Second. It was bad enough for the ELA to order separation pay in lieu of
reinstatement. It was worse for him
when, after private respondents had deposited four (4) checks for the
separation pay and petitioners objected, the ELA considered petitioners’
opposition and manifestation as an appeal, which would mean further delay in
the realization of the fruits of petitioners’ victory.
Indeed, the case
was already in the final stages of execution of the judgment. In the first place, there was no
justification for the modification by the ELA of the decision which was already
final. To treat petitioners’ objection
to its modification as an appeal would make litigation endless. The ELA did this (i.e., consider the
alleged supervening event) after failing for several months to resolve
petitioners’ motion for execution. He
acted only after this petition for mandamus had been filed in this Court. Hence, the claim that the ELA order in
question was an undisguised attempt to moot the pending action in this Court.

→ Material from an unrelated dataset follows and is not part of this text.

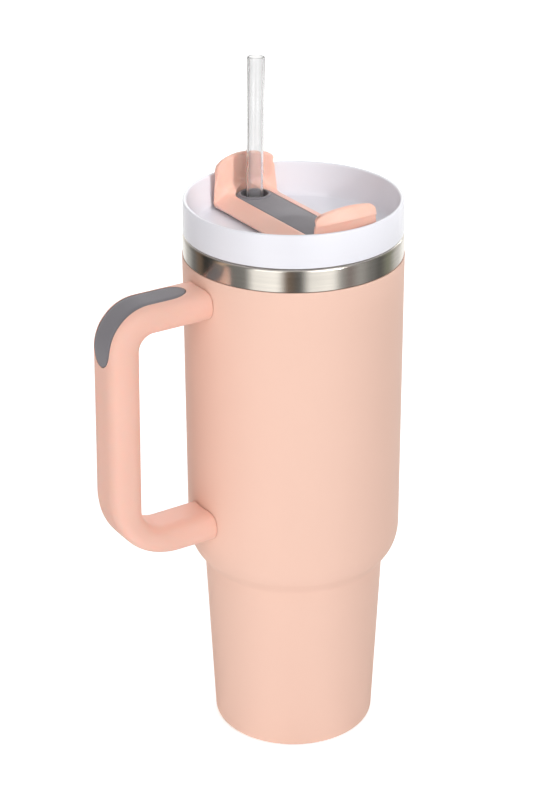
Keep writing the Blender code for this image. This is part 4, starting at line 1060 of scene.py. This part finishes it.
class TUMBLER_OT_straw(Operator):
    """Make the clear straw along its own sliding axis"""
    bl_idname = "tumbler.straw"
    bl_label = "Straw"

    def execute(self, context):
        sizes = context.scene.tumbler_straw
        cover = context.scene.tumbler_cover
        joints = {joint["name"]: joint for joint in frame["record"]["behaviour"]["joints"]}
        along = Vector(joints["straw_pull"]["axis"]).normalized()
        turn = Vector((0.0, 0.0, 1.0)).rotation_difference(along).to_matrix()
        through = np.array([0.0, cover.straw_pitch, cover.bar_top])
        tilt_low = sizes.radius * math.sqrt(1.0 - along.z ** 2)
        start = (STRAW_LOW[2] + tilt_low - through[2]) / along.z
        end = (STRAW_HIGH[2] - tilt_low - through[2]) / along.z
        inner = sizes.radius - sizes.wall
        tube = soften([(inner, start), (sizes.radius, start), (sizes.radius, end), (inner, end)],
                      0.3 * MM, 5, 10)
        rows = revolve(tube, 72) @ np.array(turn).T + through
        place("drinking_tube", rows, finish_named("clear_plastic"), "drinking_straw", ["straw"],
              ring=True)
        return {"FINISHED"}


# ---------------------------------------------------------------- studio

class TUMBLER_OT_stage(Operator):
    """Make the pale floor, the soft light and the camera"""
    bl_idname = "tumbler.stage"
    bl_label = "Studio"

    def execute(self, context):
        scene = context.scene
        scene.view_settings.view_transform = "Standard"
        scene.view_settings.look = "None"
        self.make_walls()
        self.make_floor(scene)
        self.make_world(scene)
        self.make_lights(scene)
        self.make_camera(scene)
        return {"FINISHED"}

    def make_floor(self, scene):
        """A wide flat disc just under the foot; bare steel sees the dark room past the paper in it."""
        profile = np.array([(0.0, -0.2 * MM), (6.0, -0.2 * MM), (6.0, -20.0 * MM), (0.0, -20.0 * MM)])
        mesh = make_mesh("studio_floor", revolve(profile, 96))
        floor = bpy.data.objects.new("studio_floor", mesh)
        scene.collection.objects.link(floor)
        paper, tree, shader, where = start_finish("pale_paper", Base_Color=(0.86, 0.86, 0.87, 1.0),
                                                  Roughness=0.9, Specular_IOR_Level=0.1,
                                                  Emission_Color=(1.0, 1.0, 1.0, 1.0))
        mesh.materials.append(paper)
        walls = tree.nodes.new("ShaderNodeGroup")
        walls.node_tree = bpy.data.node_groups["Studio walls"]
        tree.links.new(where.outputs["Object"], walls.inputs["Direction"])
        glow = add(tree, "ShaderNodeEmission", {"Strength": 1.0})
        tree.links.new(walls.outputs["Level"], glow.inputs["Color"])
        rays = add(tree, "ShaderNodeLightPath")
        seen = add(tree, "ShaderNodeMath", operation="MAXIMUM")
        tree.links.new(rays.outputs["Is Camera Ray"], seen.inputs[0])
        tree.links.new(rays.outputs["Is Transmission Ray"], seen.inputs[1])
        tree.links.new(spread(tree, seen.outputs[0], 0.2, 0.5, 0.0, 1.0), shader.inputs["Emission Strength"])
        mix = add(tree, "ShaderNodeMixShader")
        tree.links.new(rays.outputs["Is Glossy Ray"], mix.inputs[0])
        tree.links.new(shader.outputs[0], mix.inputs[1])
        tree.links.new(glow.outputs[0], mix.inputs[2])
        tree.links.new(mix.outputs[0], tree.nodes["Material Output"].inputs["Surface"])

    def make_walls(self):
        """Brightness of the room by direction: two soft boxes beside the camera, dim sides, a pale back."""
        group = bpy.data.node_groups.new("Studio walls", "ShaderNodeTree")
        group.interface.new_socket("Direction", in_out="INPUT", socket_type="NodeSocketVector")
        group.interface.new_socket("Level", in_out="OUTPUT", socket_type="NodeSocketColor")
        given = group.nodes.new("NodeGroupInput")
        result = group.nodes.new("NodeGroupOutput")
        turn = add(group, "ShaderNodeVectorRotate", {"Angle": math.radians(123.0)}, rotation_type="Z_AXIS")
        apart = add(group, "ShaderNodeSeparateXYZ")
        angle = add(group, "ShaderNodeMath", operation="ARCTAN2")
        share = add(group, "ShaderNodeMapRange", {"From Min": -math.pi, "From Max": math.pi})
        ramp = add(group, "ShaderNodeValToRGB")
        group.links.new(given.outputs[0], turn.inputs["Vector"])
        group.links.new(turn.outputs[0], apart.inputs[0])
        group.links.new(apart.outputs["Y"], angle.inputs[0])
        group.links.new(apart.outputs["X"], angle.inputs[1])
        group.links.new(angle.outputs[0], share.inputs["Value"])
        group.links.new(share.outputs["Result"], ramp.inputs[0])
        group.links.new(ramp.outputs[0], result.inputs[0])
        plain, rust, rose, olive = (1.0, 1.0, 0.98), (1.3, 0.96, 0.72), (1.12, 0.96, 0.93), (0.98, 1.02, 0.82)
        levels = ((-180, 1.15, plain), (-152, 1.1, plain), (-136, 0.6, plain), (-120, 0.2, plain),
                  (-110, 0.16, rust), (-99, 0.04, plain), (-88, 0.08, plain), (-75, 0.5, rust),
                  (-65, 0.24, plain), (-50, 0.26, plain), (-38, 1.25, plain), (-17, 1.4, plain),
                  (-5, 0.16, rust), (6, 0.14, plain), (18, 1.2, plain), (38, 1.35, plain),
                  (50, 0.42, plain), (57, 0.26, rose), (70, 0.46, plain), (86, 0.24, plain),
                  (97, 0.14, plain), (112, 0.3, olive), (130, 0.75, plain), (150, 1.15, plain),
                  (180, 1.15, plain))
        stops = ramp.color_ramp.elements
        ramp.color_ramp.interpolation = "EASE"
        while len(stops) < len(levels):
            stops.new(0.5)
        for stop, (degrees, level, tint) in zip(stops, levels):
            stop.position = (degrees + 180.0) / 360.0
            stop.color = (level * tint[0], level * tint[1], level * tint[2], 1.0)

    def make_world(self, scene):
        """The studio's walls low down, and a pale ceiling overhead."""
        world = bpy.data.worlds.new("studio")
        scene.world = world
        world.use_nodes = True
        tree = world.node_tree
        back = tree.nodes["Background"]
        where = add(tree, "ShaderNodeTexCoord")
        walls = tree.nodes.new("ShaderNodeGroup")
        walls.node_tree = bpy.data.node_groups["Studio walls"]
        apart = add(tree, "ShaderNodeSeparateXYZ")
        up = add(tree, "ShaderNodeMapRange", {"From Min": 0.35, "From Max": 0.8},
                 interpolation_type="SMOOTHSTEP")
        mix = add(tree, "ShaderNodeMix", data_type="RGBA")
        mix.inputs["B"].default_value = (0.48, 0.48, 0.48, 1.0)
        tree.links.new(where.outputs["Generated"], walls.inputs[0])
        tree.links.new(where.outputs["Generated"], apart.inputs[0])
        tree.links.new(apart.outputs["Z"], up.inputs["Value"])
        tree.links.new(up.outputs["Result"], mix.inputs["Factor"])
        tree.links.new(walls.outputs[0], mix.inputs["A"])
        rays = add(tree, "ShaderNodeLightPath")
        plain = add(tree, "ShaderNodeMix", data_type="RGBA")
        plain.inputs["B"].default_value = (1.0, 1.0, 1.0, 1.0)
        tree.links.new(rays.outputs["Is Camera Ray"], plain.inputs["Factor"])
        tree.links.new(mix.outputs["Result"], plain.inputs["A"])
        tree.links.new(plain.outputs["Result"], back.inputs["Color"])

    def make_lights(self, scene):
        """Soft boxes beside and above the camera, a back light, a low side light and a spot on the lid."""
        boxes = (("left_box", (-1.05, -0.65, 0.9), (0.7, 0.9), 1.6),
                 ("right_box", (0.0, -1.2, 0.9), (0.7, 0.9), 2.6),
                 ("high_front", (0.1, -1.1, 1.3), (0.8, 0.8), 1.7),
                 ("overhead", (0.0, 0.0, 1.6), (1.2, 1.2), 1.5),
                 ("back_light", (0.5, 1.1, 0.9), (0.9, 0.7), 3.6),
                 ("low_left", (-0.75, -0.2, 0.04), (0.5, 0.1), 0.8),
                 ("edge_strip", (1.0, 0.25, 0.55), (0.06, 0.7), 0.4))
        for name, spot, size, power in boxes:
            light = bpy.data.lights.new(name, "AREA")
            light.shape = "RECTANGLE"
            light.size, light.size_y = size
            light.energy = power
            self.aim(scene, light, spot, (0.0, 0.0, 0.15))
        light = bpy.data.lights.new("lid_spot", "SPOT")
        light.energy = 85.0
        light.spot_size = math.radians(3.8)
        light.spot_blend = 1.0
        light.shadow_soft_size = 0.05
        self.aim(scene, light, (0.35, -1.2, 0.75), (0.0, 0.045, 0.272))

    def aim(self, scene, light, spot, target):
        """Hang a light and turn it to a point; the low one is kept out of the steel's reflections."""
        lamp = bpy.data.objects.new(light.name, light)
        lamp.location = spot
        lamp.rotation_euler = (Vector(target) - Vector(spot)).to_track_quat("-Z", "Y").to_euler()
        lamp.visible_glossy = light.name != "low_left"
        scene.collection.objects.link(lamp)

    def make_camera(self, scene):
        """A long lens a little above the lid, to the front left."""
        turn = math.radians(33.0)
        camera = bpy.data.cameras.new("camera")
        camera.lens = 92.8
        camera.sensor_width = 36.0
        camera.shift_x = -0.0337
        camera.clip_start = 0.02
        item = bpy.data.objects.new("camera", camera)
        item.location = (-0.8568 * math.sin(turn), -0.8568 * math.cos(turn), 0.5717)
        item.rotation_euler = (math.radians(90.0 - 25.41), 0.0, -turn)
        scene.collection.objects.link(item)
        scene.camera = item


# ---------------------------------------------------------------- panel and registration

class TUMBLER_PT_panel(Panel):
    """Sizes, colours and steps of the tumbler"""
    bl_idname = "TUMBLER_PT_panel"
    bl_label = "Insulated tumbler"
    bl_space_type = "VIEW_3D"
    bl_region_type = "UI"
    bl_category = "Tumbler"

    def draw(self, context):
        layout = self.layout
        for step in STEPS:
            layout.operator(step.bl_idname)
        for name in SETTINGS:
            group = getattr(context.scene, name)
            box = layout.box()
            box.label(text=group.bl_rna.description)
            for key in group.bl_rna.properties.keys():
                if key not in ("name", "rna_type"):
                    box.prop(group, key)


SETTINGS = {"tumbler_vessel": TumblerVesselSizes, "tumbler_handle": TumblerHandleSizes,
            "tumbler_lid": TumblerLidSizes, "tumbler_cover": TumblerCoverSizes,
            "tumbler_straw": TumblerStrawSizes, "tumbler_finishes": TumblerFinishes}
STEPS = (TUMBLER_OT_finishes, TUMBLER_OT_vessel, TUMBLER_OT_handle, TUMBLER_OT_lid, TUMBLER_OT_cover,
         TUMBLER_OT_straw, TUMBLER_OT_stage)


def register():
    """Register the settings, the operators and the panel."""
    for name, group in SETTINGS.items():
        bpy.utils.register_class(group)
        setattr(bpy.types.Scene, name, PointerProperty(type=group))
    for step in (*STEPS, TUMBLER_PT_panel):
        bpy.utils.register_class(step)


def unregister():
    """Remove what register added."""
    for step in (TUMBLER_PT_panel, *reversed(STEPS)):
        bpy.utils.unregister_class(step)
    for name, group in SETTINGS.items():
        delattr(bpy.types.Scene, name)
        bpy.utils.unregister_class(group)


def main():
    """Build every piece in order."""
    register()
    bpy.ops.tumbler.finishes()
    bpy.ops.tumbler.vessel()
    bpy.ops.tumbler.handle()
    bpy.ops.tumbler.lid()
    bpy.ops.tumbler.cover()
    bpy.ops.tumbler.straw()
    bpy.ops.tumbler.stage()


if __name__ == "__main__":
    main()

Third. Anent the award of backwages, petitioners contend that they are entitled
to full backwages without deduction because the decision of the ELA
(affirmed by the NLRC on appeal and upheld by the Supreme Court) awarded them
backwages without any qualification. They argue that any deduction from the backwages due to them would
constitute an amendment of the final and executory decision in their favor.
At the time the
decision was rendered by the ELA on August 20, 1992, the doctrine of Ferrer v. NLRC[23] was the prevailing rule. In that case, we held that income earned during the period of
illegal dismissal should be deducted from the backwages due to employees.
But petitioners
invoke our recent ruling in Bustamante v. NLRC[24] that illegally dismissed employees are entitled to
full backwages without deduction or qualification in accordance with R.A. No.
6715, if the cause of action accrued after March 21, 1989, the date of
effectivity of R.A. No. 6715.
Private
respondents oppose the stand of petitioners and the Solicitor General. They
contend that, since at the time the decision in this case became final and
executory the Ferrer case was the prevailing rule, the Bustamante
case can not be applied.
There is no
question that R.A. 6715 was already in force at the time petitioners were
illegally dismissed. However, even
after the effectivity of R.A. No. 6715 on March 21, 1989, the Court had applied
the rule in Mercury Drug v. CIR,[25] which limited recovery of backwages
to three years until the decision in the Ferrer case was handed down on
July 5, 1993.
With the ruling
in Bustamante v. NLRC giving full effect to R.A. No. 6715, however,
illegally dismissed employees now are entitled to the payment of full backwages
as long as the cause of action accrued after March 21, 1989.[26]
Private
respondents contend that, whatever the later rule is, under the doctrine of
“law of the case” the Ferrer case should be applied to this case because
it was the prevailing rule at the time the decision in this case attained
finality. The decision of the ELA was
rendered on August 20, 1992, and that of the NLRC, affirming the ELA decision,
was rendered on June 15, 1993, while the decision in Ferrer v. NLRC was
rendered only on July 5, 1993. How
could the ruling in Ferrer have been impliedly embodied in the decision
of the ELA? Nor is there any ruling in
this case applying to it the Ferrer doctrine which could be considered
to have settled the question of backwages under the doctrine of “law of the
case.” The fact is that the decision of
the ELA ordered the payment of backwages to petitioners without any deduction
or qualification and that decision has become final and executory.
WHEREFORE, the petition is granted, and the
orders of the public respondent Executive Labor Arbiter dated November 28, 1995
and January 5, 1996 are hereby annulled and set aside. Private respondents are hereby ordered to reinstate
petitioners to their former positions without loss of seniority and to pay them
full backwages, subject however to any agreement the parties may have entered
into. The public respondent is ordered
to issue forthwith the corresponding writ for the execution of his decision of
August 20, 1992 in accordance with this decision.
SO ORDERED.
[1]
Petition, Annex A, p. 9; Rollo, p. 28.
[2]
Id., Annex B; id., pp. 29-30.
[3]
Id., Annexes E and F; id., pp. 37 and p. 39.
[4]
Id., Annex E; id., p. 38.
[5]
Id., Annex G; id., p. 43-54.
[6]
Id., Annex H; id., pp. 56-57.
[7]
Id., Annex J; id., p. 79.
[8]
Id., Annex K; id., p. 80.
[9]
Id., Annex L; id., pp. 82-83.
[10]
Id., Annex L-1; id., pp. 84-85.
[11]
Id., Annex T; id., pp. 100-101.
[12]
Id., Annex R; id., p. 97-98.
[13]
Id., Annex M-1; id., p. 88.
[14]
Comment of the Solicitor General, pp. 16-17; id., pp. 219-220.
[15]
Petition, Annex W; id., pp. 113-114.
[16]
Petitioners’ Manifestation, Annex B; id., pp. 177-179.
[17]
Id., Annex B-1; id., pp. 180-181.
[18]
Id., Annex C; id., pp. 182-183.
[19]
Id., Annex D; id., p. 184.
[20]
Private Respondents’ Comment, p. 6; id., p. 271.
[21]
Id., p. 16; id., p. 281.
[22]
206 SCRA 701, 712 (1992).
[23]
224 SCRA 410, 423 (1993).
[24]
265 SCRA 61, 70 (1996).
[25]
56 SCRA 694 (1974).
[26]
Ala Mode Garments, Inc. v. NLRC, 268 SCRA 497 (1997).